Светлый фон

Двенадцатого февраля каторжники начали умирать один за другим, но не от привычных тюремных болезней, а от какой-то странной хвори, непохожей на другие.

Поначалу больные ощущали жар, у них текло из носа и ломило за ушами, а потом их лица опухали, как у детей, больных свинкой. Глотать и дышать они по-прежнему могли свободно, но сами опухоли оказались болезненными. Когда вздутие на одной щеке исчезало, вспухала вторая. Через две недели опухоли пропали совсем, страдальцам стало легче. Но к этому моменту их мошонки раздулись, увеличившись в четыре или даже в пять раз, и начали причинять такую боль, что несчастные старались лежать неподвижно и только тихо стонали. А между тем у них снова начался жар, сильнее, чем прежде. Еще через неделю некоторые поправились, а остальные умерли в муках.

Портсмут! Двадцать второго февраля четыре корабля встали на якорь неподалеку от берега. К тому времени странной болезнью заразились и морские пехотинцы, и один из матросов. Этот недуг не походил ни на тюремную лихорадку, ни на дизентерию, тиф, скарлатину или оспу. Поговаривали, что на корабле начинается эпидемия чумы – но почему же на теле больных нет уродливых бубонов?

Три члена экипажа сбежали на украденной шлюпке, пехотинцы были настолько перепуганы, что лейтенанту Шарпу пришлось немедленно отправиться в Плимут на поиски начальников, майора Роберта Росса и первого лейтенанта Джорджа Джонстоуна. Троих рядовых пехотинцев отправили в госпиталь, на судне осталось еще несколько больных.

На следующий день еще один шотландец, лейтенант Джон Джонстон, прибыл на корабль в обществе врача из Портсмута, который бросил беглый взгляд на несчастных, поспешно приложил к лицу носовой платок, велел отправить их в госпиталь и объявил, что болезнь заразна и неизлечима. Он ни разу не произнес слово «чума», но его недомолвки были красноречивее всяких слов. В качестве лечения он предложил свежее мясо и свежие овощи.

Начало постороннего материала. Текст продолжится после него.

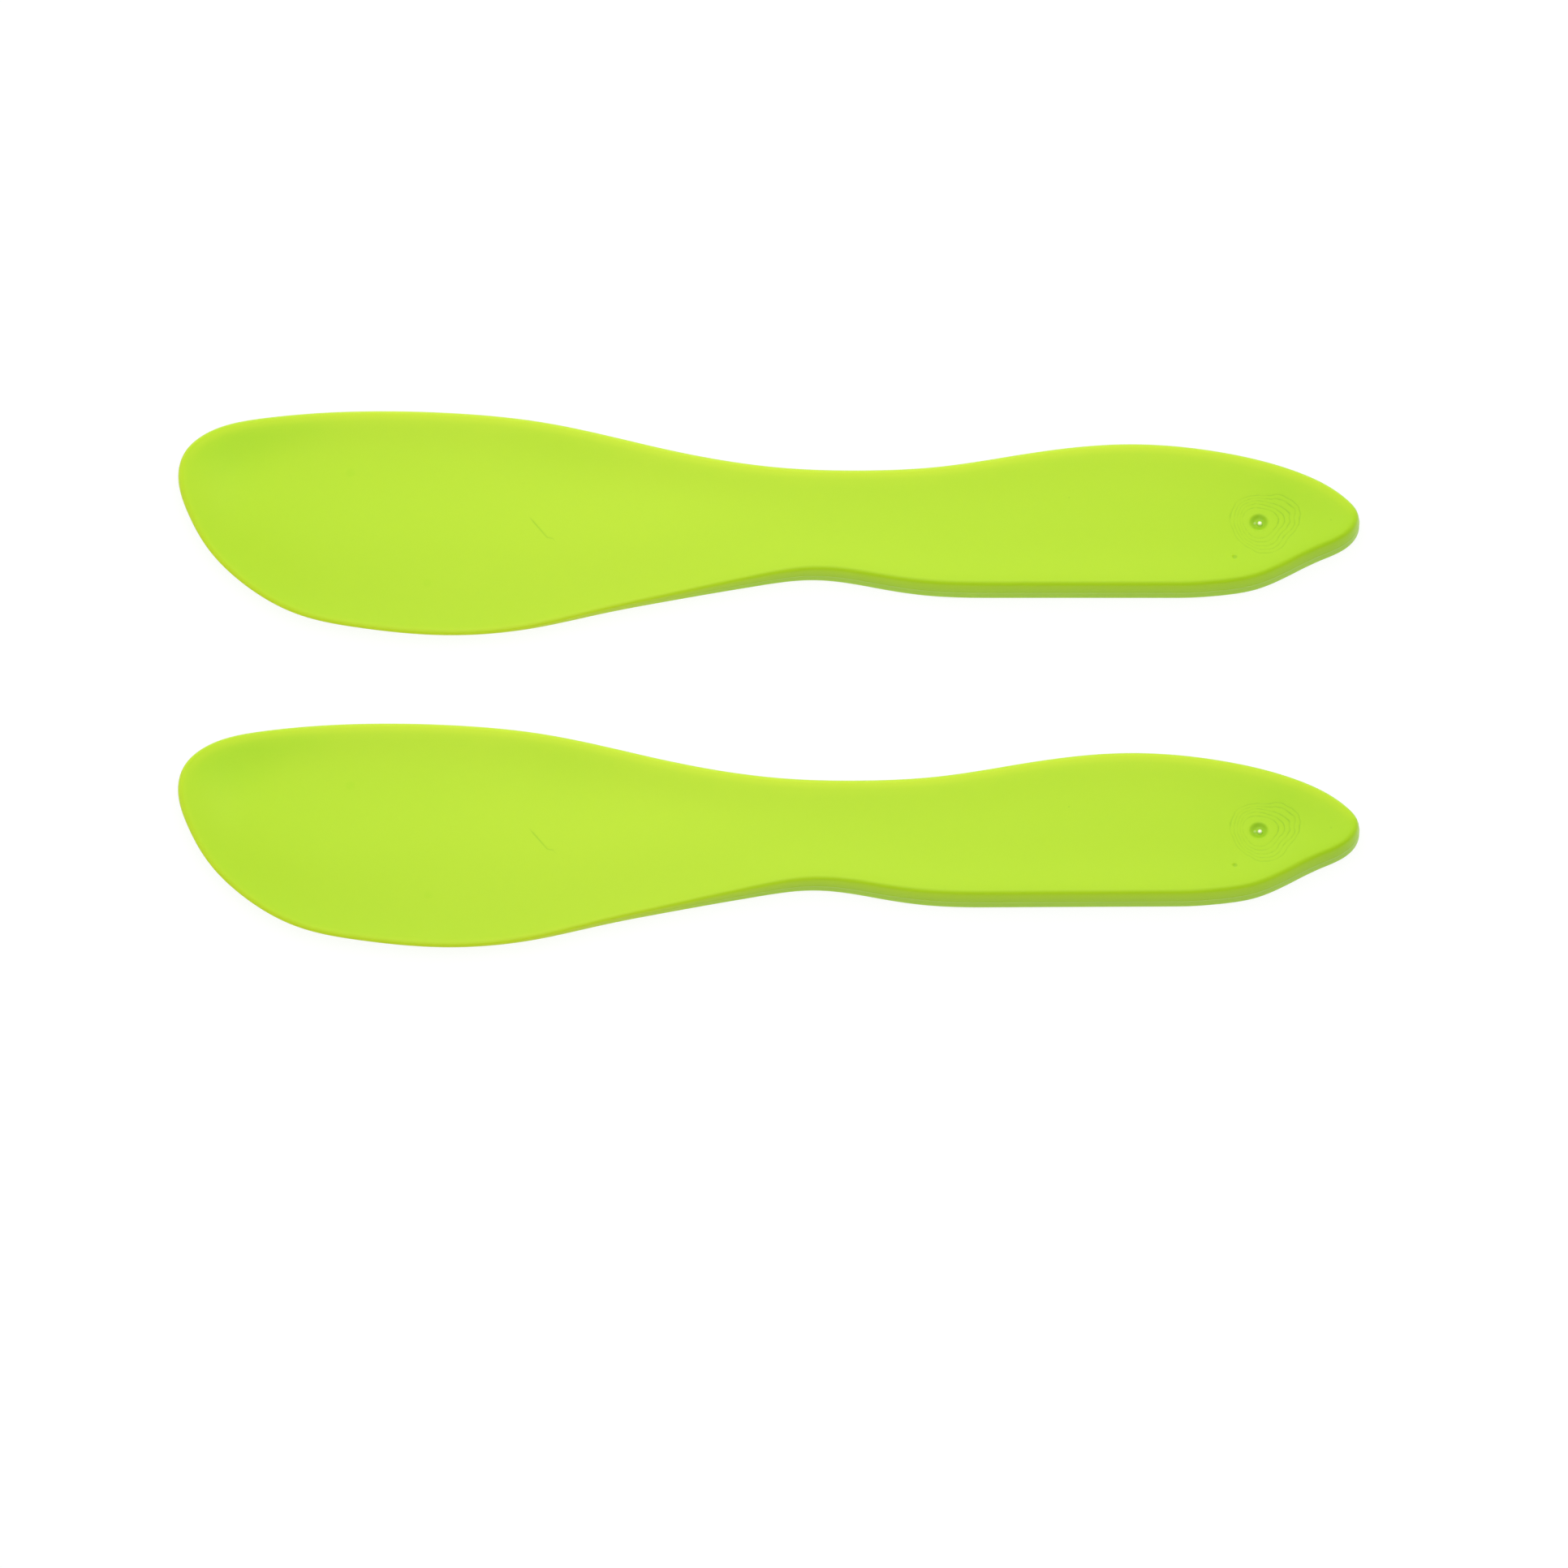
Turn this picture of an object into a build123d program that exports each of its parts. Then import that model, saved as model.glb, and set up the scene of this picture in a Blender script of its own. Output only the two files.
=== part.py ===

Совсем как в глостерской тюрьме, думал Ричард. Когда в ней скапливалось слишком много узников, тюрьма порождала болезни, убивая всех слабых. То же произошло и на «Александере».

– Мы не заболеем, если не будем разгуливать по всей камере и начнем почаще мыть полы, – решил Ричард, – протирать миски и ковши дегтем, фильтровать воду и регулярно принимать по ложке солода. Эту болезнь сюда принесли каторжники с «Юстиции», и я убежден, что она заразна.

Тем вечером им, как обычно, дали черствый хлеб и вареную говядину, но свежую, а не соленую, а к ней – капусту и лук. Эту еду узники сочли амброзией.

А потом про них забыли, как и про распоряжение выдавать свежую пищу. Никто не навещал их, кроме двух перепуганных молодых пехотинцев (Дэви Эванс и Томми Грин куда-то исчезли), приносивших неизменную солонину и черствый хлеб. Дни проходили в тягостном молчании, которое нарушали лишь стоны больных и краткие, раздраженные реплики здоровых. Февраль сменился мартом, март тянулся бесконечно, больные умирали, но трупы никто и не думал выносить наверх.